◇ お米未来展講演①神明 藤尾社長「持続可能な農業実現の必要性」訴える
2025/4/15/ 13:45
日本食糧新聞社(東京都中央区、今野正義会長、杉田尚社長)主催の「FABEX(ファベックス)東京2025」が4月15日、東京・江東区の東京ビッグサイトで開幕した。既報の通り、同時開催の「第4回お米未来展」では、会期中14プログラムの「特別セミナー」が企画されている。そのなかから、15日に登壇した㈱神明(東京都中央区)藤尾益雄社長の講演内容を紹介する。
藤尾社長は、「神明グループの挑戦~日本の食と農業を守るため~」と題して、〝令和の米騒動〟や昨今の米価高騰など、米流通の現状と農業構造の展望について報告。日本の米を取り巻く環境が急速に悪化するなか、農業のプラットフォーマーを目指す企業として、持続可能な農業実現の必要性を訴えた。

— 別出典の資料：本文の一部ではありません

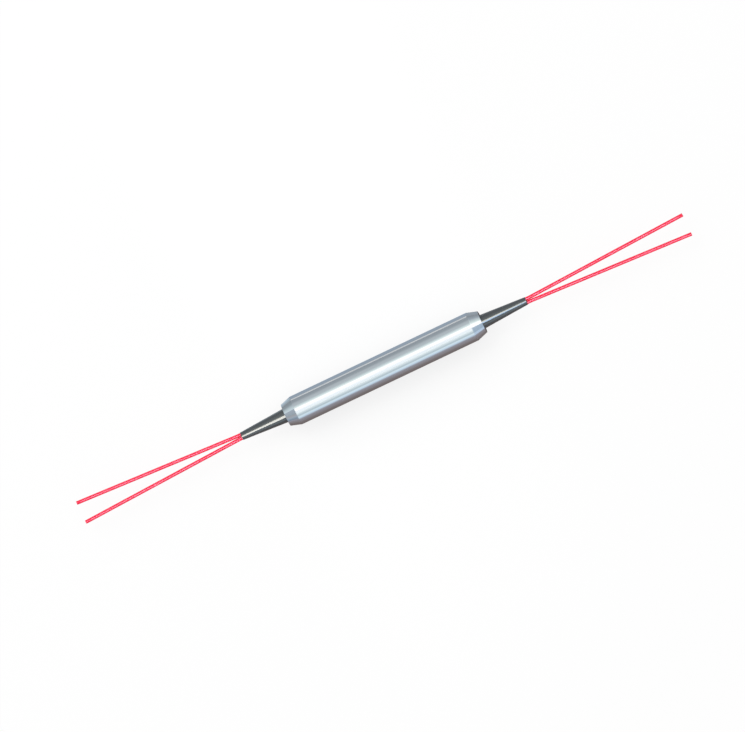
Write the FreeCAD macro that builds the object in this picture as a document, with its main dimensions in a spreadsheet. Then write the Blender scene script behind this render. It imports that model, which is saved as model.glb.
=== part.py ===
import FreeCAD, Part
import math
import os
import Sketcher

# Polarization maintaining fibre coupler, two fibres in and two out, in millimetres.
# The coupler lies along X, with its axis at the origin, +Z up and the two fibres
# of each end side by side in the horizontal plane.

DRIVING_SIZES = {
    # Polished outer housing: a straight tube closed by two turned conical caps.
    "housing_diameter": 7.5,
    "housing_wall": 0.5,
    "housing_length": 48.4,
    "cap_cone_length": 2.8,
    "cap_cone_drop": 0.9,
    "cap_edge": 0.08,
    "cap_face_wall": 1.4,
    "spigot_length": 4.0,
    "seat_clearance": 0.02,
    # Rubber boots, each held in its cap by a flange. The base is a share of the housing.
    "boot_base_share": 0.48,
    "boot_tip_wall": 0.08,
    "boot_length": 12.1,
    "boot_flange_step": 0.5,
    "boot_flange_thickness": 1.2,
    "boot_grip": 0.01,
    # Loose tubes, two at each end. Reach, spread and droop are those of the free length.
    "tube_diameter": 0.9,
    "tube_wall": 0.2,
    "tube_gap": 0.02,
    "tube_tail": 0.5,
    "anchor_length": 2.0,
    "pigtail_reach": 44.05,
    "pigtail_spread": 2.15,
    "pigtail_droop": 0.4,
    "mouth_run": 0.9,
    # Coated fibre, and the bare glass that is fused.
    "fibre_diameter": 0.25,
    "fibre_gap": 0.01,
    "glass_diameter": 0.125,
    "glass_leg_length": 5.5,
    "fused_web": 0.004,
    "waist_length": 2.4,
    "waist_height": 0.04,
    "waist_pitch": 0.028,
    # Quartz rod with the groove, and the quartz sleeve round it.
    "nest_clearance": 0.05,
    "groove_margin": 0.02,
    "groove_clearance": 0.015,
    "bond_length": 2.4,
    "bond_inset": 0.8,
    "bond_top": 0.35,
    "coated_grip": 1.7,
    "sleeve_wall": 0.25,
    "sleeve_plug_length": 1.2,
    "sleeve_plug_recess": 0.2,
    "sleeve_plug_gap": 0.2,
    # Inner steel tube, its seals and the rings that centre it in the housing.
    "inner_tube_diameter": 3.0,
    "inner_tube_wall": 0.25,
    "inner_tube_gap": 4.4,
    "inner_seal_length": 1.4,
    "inner_seal_recess": 0.4,
    "inner_seal_gap": 0.6,
    "ring_length": 3.0,
    "ring_inset": 3.0,
}

doc = FreeCAD.newDocument("fibre_coupler")
sheet = doc.addObject("Spreadsheet::Sheet", "sizes")
for row, (alias, value) in enumerate(DRIVING_SIZES.items(), start=1):
    sheet.set(f"A{row}", alias)
    sheet.set(f"B{row}", str(value))
    sheet.setAlias(f"B{row}", alias)
doc.recompute()

# Places along the right half of the axis, each worked out from the sizes it depends on.
TUBE_END = "(sizes.housing_length / 2)"
CAP_FACE = f"({TUBE_END} + sizes.cap_cone_length)"
CAP_SHELF = f"({CAP_FACE} - sizes.cap_face_wall)"
SPIGOT_END = f"({TUBE_END} - sizes.spigot_length)"
BOOT_TIP = f"({CAP_FACE} + sizes.boot_length)"
BOOT_INNER_END = f"({CAP_SHELF} - sizes.boot_flange_thickness)"
ANCHOR_END = f"({BOOT_INNER_END} - sizes.anchor_length)"
TUBE_INNER_END = f"({ANCHOR_END} - sizes.tube_tail)"
BEND_CORNER = f"({BOOT_TIP} + sizes.mouth_run)"
PIGTAIL_END = f"({BOOT_TIP} + sizes.pigtail_reach)"
FIBRE_JOIN = f"({CAP_FACE} + sizes.boot_length / 2)"
INNER_TUBE_END = f"({ANCHOR_END} - sizes.inner_tube_gap)"
SEAL_OUTER = f"({INNER_TUBE_END} - sizes.inner_seal_recess)"
SEAL_INNER = f"({SEAL_OUTER} - sizes.inner_seal_length)"
SLEEVE_END = f"({SEAL_INNER} - sizes.inner_seal_gap)"
PLUG_OUTER = f"({SLEEVE_END} - sizes.sleeve_plug_recess)"
PLUG_INNER = f"({PLUG_OUTER} - sizes.sleeve_plug_length)"
SUBSTRATE_END = f"({PLUG_INNER} - sizes.sleeve_plug_gap)"
BOND_OUTER = f"({SUBSTRATE_END} - sizes.bond_inset)"
BOND_INNER = f"({BOND_OUTER} - sizes.bond_length)"
GLASS_END = f"({BOND_OUTER} - sizes.coated_grip)"
FUSED_END = f"({GLASS_END} - sizes.glass_leg_length)"
RING_OUTER = f"({INNER_TUBE_END} - sizes.ring_inset)"
RING_INNER = f"({RING_OUTER} - sizes.ring_length)"

# Radii of the nested pieces, each inside the one before it.
HOUSING_RADIUS = "(sizes.housing_diameter / 2)"
HOUSING_BORE_RADIUS = f"({HOUSING_RADIUS} - sizes.housing_wall)"
SPIGOT_RADIUS = f"({HOUSING_BORE_RADIUS} - sizes.seat_clearance)"
CAP_FACE_RADIUS = f"({HOUSING_RADIUS} - sizes.cap_cone_drop)"
BOOT_NECK_RADIUS = f"({HOUSING_RADIUS} * sizes.boot_base_share)"
BOOT_FLANGE_RADIUS = f"({BOOT_NECK_RADIUS} + sizes.boot_flange_step)"
INNER_TUBE_RADIUS = "(sizes.inner_tube_diameter / 2)"
INNER_BORE_RADIUS = f"({INNER_TUBE_RADIUS} - sizes.inner_tube_wall)"
SLEEVE_RADIUS = f"({INNER_BORE_RADIUS} - sizes.nest_clearance)"
SLEEVE_BORE_RADIUS = f"({SLEEVE_RADIUS} - sizes.sleeve_wall)"
SUBSTRATE_RADIUS = f"({SLEEVE_BORE_RADIUS} - sizes.nest_clearance)"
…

もともと川中事業から始まった神明グループ。藤尾社長が就任した2007年以降、「米の消費を何とか増やさないといけない」との考えのもと、パックごはん事業や外食事業、さらには生産支援へと、川上・川下への事業を拡大。国内最大級の米卸としての強みを生かし、生産地から食卓までを繋ぐ「アグリフードバリューチェーン」の構築を進めている。
富山・入善町に設立した㈱ウーケは、無添加で健康志向な製品や、幼児向けの柔らかいパックごはんなど、多様な無菌包装米飯を展開。製造量は年1億1,400万食に達し、今後は第4工場の稼働によって1億5,000万食規模に拡大する予定となっている。他方、外食分野では、元気寿司㈱(現㈱Genki Global Dining Concepts)への出資により、国内外で寿司業態を拡大。これら事業は、インバウンド需要を背景とした米消費拡大に寄与しているという。

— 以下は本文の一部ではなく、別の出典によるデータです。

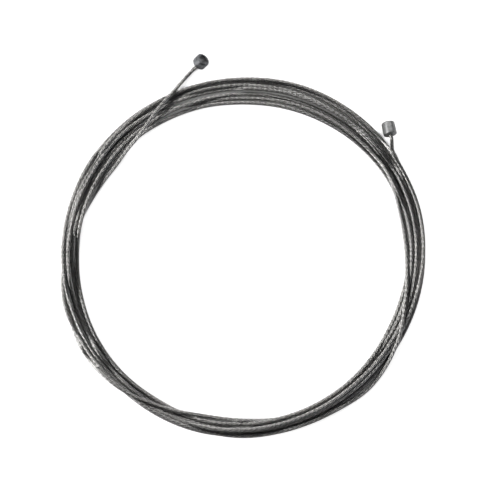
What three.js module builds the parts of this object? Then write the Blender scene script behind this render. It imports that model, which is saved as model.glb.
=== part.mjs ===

また米専門店「益屋」での付加価値米の販売や、JR東京駅構内でのテイクアウトおにぎり専門店「TARO TOKYO ONIGIRI」などを通じて、消費者との接点も強化。究極のファストフード、ジャパニーズスーパーフードだという〝おにぎり〟への支持が高まっていることを背景に、米消費拡大に繋げていく狙いだ。
川上への展開としては、静岡・菊川市の農業法人に出資して、農業のノウハウを継承しつつ〝儲かる農業〟のビジネスモデルを構築を進めている。このほか、新品種「ふじゆたか」の育成、JAXA認定の宇宙ベンチャー㈱天地人と連携した人工衛星データ活用による「宇宙と美水(そらとみず)」の開発にも着手。加えて生産法人への出資・支援を通じて、全国に農業支援ネットワークを構築している。

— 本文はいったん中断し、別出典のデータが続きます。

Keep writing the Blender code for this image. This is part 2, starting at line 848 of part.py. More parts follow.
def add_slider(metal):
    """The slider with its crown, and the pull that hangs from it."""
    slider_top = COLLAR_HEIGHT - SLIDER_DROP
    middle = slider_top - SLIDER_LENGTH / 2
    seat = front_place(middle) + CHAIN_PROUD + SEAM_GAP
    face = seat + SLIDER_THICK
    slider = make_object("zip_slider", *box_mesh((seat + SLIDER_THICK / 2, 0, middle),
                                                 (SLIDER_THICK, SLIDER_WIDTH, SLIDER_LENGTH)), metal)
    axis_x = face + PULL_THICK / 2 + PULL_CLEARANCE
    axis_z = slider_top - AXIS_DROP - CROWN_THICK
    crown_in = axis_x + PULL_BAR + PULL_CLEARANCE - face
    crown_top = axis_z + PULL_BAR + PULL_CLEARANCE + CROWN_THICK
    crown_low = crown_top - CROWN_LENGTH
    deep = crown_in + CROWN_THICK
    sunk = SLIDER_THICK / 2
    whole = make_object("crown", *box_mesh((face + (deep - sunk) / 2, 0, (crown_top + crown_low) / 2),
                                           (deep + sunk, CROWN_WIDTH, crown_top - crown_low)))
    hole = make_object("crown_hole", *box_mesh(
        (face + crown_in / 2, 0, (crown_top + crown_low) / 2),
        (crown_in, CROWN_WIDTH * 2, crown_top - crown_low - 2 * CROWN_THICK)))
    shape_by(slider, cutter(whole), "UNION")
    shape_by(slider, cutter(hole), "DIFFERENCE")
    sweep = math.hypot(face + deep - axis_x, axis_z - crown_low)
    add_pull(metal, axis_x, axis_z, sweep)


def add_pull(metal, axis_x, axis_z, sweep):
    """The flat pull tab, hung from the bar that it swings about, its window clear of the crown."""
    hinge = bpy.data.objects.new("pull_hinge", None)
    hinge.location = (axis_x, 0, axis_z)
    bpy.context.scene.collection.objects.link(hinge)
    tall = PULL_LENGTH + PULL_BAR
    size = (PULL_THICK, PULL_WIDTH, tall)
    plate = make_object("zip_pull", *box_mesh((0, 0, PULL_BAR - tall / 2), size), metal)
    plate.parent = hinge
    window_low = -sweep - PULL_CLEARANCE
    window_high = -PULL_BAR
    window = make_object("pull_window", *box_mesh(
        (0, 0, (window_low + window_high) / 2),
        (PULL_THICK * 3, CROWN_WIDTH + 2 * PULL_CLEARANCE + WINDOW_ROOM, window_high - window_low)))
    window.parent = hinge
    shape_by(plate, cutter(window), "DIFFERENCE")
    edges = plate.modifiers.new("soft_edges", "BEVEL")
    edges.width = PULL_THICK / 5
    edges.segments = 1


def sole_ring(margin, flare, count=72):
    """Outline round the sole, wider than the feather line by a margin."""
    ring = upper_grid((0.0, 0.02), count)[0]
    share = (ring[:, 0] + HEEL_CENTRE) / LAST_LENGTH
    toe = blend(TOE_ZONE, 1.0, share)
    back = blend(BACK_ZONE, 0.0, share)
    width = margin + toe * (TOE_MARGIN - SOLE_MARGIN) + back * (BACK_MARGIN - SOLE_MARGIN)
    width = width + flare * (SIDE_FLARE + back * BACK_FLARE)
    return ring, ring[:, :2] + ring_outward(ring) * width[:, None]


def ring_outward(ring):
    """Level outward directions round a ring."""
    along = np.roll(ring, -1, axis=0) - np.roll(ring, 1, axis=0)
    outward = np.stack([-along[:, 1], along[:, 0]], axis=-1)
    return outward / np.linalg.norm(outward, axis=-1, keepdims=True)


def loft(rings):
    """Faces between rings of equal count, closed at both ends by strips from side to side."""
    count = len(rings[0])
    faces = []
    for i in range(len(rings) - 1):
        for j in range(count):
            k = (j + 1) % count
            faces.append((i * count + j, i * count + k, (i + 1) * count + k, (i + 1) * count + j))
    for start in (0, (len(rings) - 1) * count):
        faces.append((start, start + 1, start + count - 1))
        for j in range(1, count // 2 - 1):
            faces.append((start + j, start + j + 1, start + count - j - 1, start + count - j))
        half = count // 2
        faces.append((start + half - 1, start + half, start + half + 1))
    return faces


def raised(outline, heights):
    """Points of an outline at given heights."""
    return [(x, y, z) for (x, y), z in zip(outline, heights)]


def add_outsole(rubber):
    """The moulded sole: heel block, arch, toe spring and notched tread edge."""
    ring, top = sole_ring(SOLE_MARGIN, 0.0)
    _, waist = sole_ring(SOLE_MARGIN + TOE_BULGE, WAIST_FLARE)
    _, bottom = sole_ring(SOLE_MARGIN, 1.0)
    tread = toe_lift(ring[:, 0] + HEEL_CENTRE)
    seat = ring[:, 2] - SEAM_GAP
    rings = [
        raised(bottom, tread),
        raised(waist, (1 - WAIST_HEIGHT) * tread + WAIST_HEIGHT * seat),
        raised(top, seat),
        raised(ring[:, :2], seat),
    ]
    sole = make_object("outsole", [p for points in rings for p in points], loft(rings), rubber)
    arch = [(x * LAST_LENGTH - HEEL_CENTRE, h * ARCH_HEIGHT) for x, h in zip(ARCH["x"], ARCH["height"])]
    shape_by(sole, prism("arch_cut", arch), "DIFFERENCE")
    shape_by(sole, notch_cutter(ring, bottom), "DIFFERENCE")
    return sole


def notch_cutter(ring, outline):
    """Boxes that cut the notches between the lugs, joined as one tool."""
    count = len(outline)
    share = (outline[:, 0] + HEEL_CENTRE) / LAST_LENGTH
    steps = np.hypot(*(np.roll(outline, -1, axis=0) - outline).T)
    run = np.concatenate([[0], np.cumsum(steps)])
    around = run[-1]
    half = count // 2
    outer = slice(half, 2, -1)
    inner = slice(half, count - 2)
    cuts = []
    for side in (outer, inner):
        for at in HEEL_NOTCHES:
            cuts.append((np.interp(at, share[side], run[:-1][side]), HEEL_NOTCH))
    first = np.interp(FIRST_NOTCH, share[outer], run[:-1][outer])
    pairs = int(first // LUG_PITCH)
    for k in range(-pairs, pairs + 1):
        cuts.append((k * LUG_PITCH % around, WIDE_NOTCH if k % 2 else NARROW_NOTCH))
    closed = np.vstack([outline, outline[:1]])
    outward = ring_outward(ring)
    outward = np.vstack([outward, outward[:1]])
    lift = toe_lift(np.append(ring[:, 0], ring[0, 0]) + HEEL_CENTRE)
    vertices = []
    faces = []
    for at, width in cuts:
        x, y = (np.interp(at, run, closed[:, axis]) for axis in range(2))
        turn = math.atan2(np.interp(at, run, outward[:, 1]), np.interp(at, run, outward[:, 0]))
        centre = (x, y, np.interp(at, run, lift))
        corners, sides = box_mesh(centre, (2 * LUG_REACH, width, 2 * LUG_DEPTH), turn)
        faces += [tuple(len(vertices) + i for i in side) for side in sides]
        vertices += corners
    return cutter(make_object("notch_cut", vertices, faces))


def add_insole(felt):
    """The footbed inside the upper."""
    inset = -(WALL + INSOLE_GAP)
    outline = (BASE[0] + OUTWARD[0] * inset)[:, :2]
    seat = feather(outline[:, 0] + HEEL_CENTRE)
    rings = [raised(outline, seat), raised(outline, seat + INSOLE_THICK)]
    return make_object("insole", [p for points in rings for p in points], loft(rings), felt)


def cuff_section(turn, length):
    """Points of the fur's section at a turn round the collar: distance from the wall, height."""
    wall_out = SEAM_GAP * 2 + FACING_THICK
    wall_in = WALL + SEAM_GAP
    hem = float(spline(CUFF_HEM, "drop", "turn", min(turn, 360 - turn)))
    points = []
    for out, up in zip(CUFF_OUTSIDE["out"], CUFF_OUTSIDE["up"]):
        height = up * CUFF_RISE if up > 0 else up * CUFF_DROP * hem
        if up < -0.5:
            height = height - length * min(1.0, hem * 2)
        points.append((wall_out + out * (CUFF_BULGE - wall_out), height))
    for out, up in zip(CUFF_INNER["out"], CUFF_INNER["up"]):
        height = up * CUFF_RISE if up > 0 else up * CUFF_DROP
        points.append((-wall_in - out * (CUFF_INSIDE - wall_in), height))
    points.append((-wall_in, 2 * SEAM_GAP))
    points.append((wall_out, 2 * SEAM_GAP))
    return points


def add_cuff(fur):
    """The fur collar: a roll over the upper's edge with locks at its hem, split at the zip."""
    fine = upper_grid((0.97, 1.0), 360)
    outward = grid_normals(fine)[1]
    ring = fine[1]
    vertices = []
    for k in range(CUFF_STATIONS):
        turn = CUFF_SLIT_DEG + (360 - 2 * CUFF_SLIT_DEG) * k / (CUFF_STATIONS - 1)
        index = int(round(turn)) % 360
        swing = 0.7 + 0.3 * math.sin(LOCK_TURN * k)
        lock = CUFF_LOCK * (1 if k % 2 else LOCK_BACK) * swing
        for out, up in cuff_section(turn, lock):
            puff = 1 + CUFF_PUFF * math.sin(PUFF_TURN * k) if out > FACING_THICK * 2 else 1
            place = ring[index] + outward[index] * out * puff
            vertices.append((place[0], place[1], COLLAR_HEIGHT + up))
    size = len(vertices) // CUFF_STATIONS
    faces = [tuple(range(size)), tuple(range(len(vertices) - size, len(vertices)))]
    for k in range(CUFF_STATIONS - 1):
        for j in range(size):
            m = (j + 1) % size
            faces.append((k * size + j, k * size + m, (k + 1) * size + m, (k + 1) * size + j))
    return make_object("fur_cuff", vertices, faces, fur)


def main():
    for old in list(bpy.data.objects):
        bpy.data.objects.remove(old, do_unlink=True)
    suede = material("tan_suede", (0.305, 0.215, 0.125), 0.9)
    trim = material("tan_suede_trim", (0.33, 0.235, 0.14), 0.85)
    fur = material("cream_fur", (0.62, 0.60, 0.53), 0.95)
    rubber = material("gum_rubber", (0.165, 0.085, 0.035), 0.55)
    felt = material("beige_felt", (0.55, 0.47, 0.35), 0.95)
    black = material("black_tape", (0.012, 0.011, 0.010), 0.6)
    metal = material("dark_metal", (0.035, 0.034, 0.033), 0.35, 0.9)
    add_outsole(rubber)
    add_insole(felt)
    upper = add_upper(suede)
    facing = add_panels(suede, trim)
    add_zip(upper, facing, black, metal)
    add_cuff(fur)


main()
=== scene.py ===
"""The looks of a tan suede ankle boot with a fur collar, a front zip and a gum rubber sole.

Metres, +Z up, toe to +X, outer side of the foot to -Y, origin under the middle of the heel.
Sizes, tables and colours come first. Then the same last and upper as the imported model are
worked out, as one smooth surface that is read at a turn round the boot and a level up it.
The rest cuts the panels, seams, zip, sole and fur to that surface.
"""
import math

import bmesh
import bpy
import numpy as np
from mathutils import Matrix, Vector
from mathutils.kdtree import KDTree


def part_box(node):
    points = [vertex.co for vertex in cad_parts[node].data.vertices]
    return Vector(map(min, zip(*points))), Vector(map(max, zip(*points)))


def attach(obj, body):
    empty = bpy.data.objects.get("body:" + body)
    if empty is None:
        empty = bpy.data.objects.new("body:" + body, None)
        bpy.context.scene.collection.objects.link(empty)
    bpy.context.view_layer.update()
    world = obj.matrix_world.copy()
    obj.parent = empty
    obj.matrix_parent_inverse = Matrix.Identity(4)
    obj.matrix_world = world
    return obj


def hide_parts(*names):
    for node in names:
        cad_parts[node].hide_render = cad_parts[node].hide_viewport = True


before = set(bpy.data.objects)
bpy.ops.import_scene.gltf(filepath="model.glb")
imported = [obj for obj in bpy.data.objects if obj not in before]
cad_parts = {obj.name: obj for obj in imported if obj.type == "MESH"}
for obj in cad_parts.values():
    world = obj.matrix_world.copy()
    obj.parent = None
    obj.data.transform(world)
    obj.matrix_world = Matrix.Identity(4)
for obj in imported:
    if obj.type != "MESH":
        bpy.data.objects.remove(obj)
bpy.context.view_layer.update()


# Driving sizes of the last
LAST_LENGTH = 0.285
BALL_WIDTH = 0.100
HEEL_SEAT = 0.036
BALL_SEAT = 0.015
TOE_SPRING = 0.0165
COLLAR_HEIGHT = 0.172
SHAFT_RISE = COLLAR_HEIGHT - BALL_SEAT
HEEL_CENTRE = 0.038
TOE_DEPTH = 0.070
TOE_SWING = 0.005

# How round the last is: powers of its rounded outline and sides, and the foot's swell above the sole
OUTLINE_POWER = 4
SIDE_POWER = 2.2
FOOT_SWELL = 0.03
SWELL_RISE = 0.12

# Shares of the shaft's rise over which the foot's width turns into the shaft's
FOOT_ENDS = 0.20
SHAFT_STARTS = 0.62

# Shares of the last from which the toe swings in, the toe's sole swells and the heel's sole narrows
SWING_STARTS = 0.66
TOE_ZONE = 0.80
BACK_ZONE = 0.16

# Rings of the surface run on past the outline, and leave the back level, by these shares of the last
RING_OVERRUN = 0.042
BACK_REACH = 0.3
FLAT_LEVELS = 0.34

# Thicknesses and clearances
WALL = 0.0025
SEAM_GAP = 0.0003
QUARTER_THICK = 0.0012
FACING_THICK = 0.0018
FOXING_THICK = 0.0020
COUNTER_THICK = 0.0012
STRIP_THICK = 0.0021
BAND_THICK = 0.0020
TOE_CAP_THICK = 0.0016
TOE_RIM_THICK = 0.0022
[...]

2023年には、埼玉・加須市に㈱神明アグリイノベーションを設立。若手農業者の育成拠点として、大規模生産法人の経営ノウハウなどを提供。持続可能な農業の実現に向けて、人材育成の面からサポートしている。
藤尾社長は最後に、国内生産・安定供給を確保し、農業を成長産業に転換させるためには、神明グループが中心となった農業支援のプラットフォーム構築が不可欠だと指摘。人材育成・派遣、作業代行、資材供給、契約栽培、資金支援など、多面的な支援体制の整備を進める方針を改めて示した。「日本の農業・日本の食を守る」使命のもと、今後も「日本の食をずっと未来にまで受け継いでいくための挑戦を続けていく」と語った。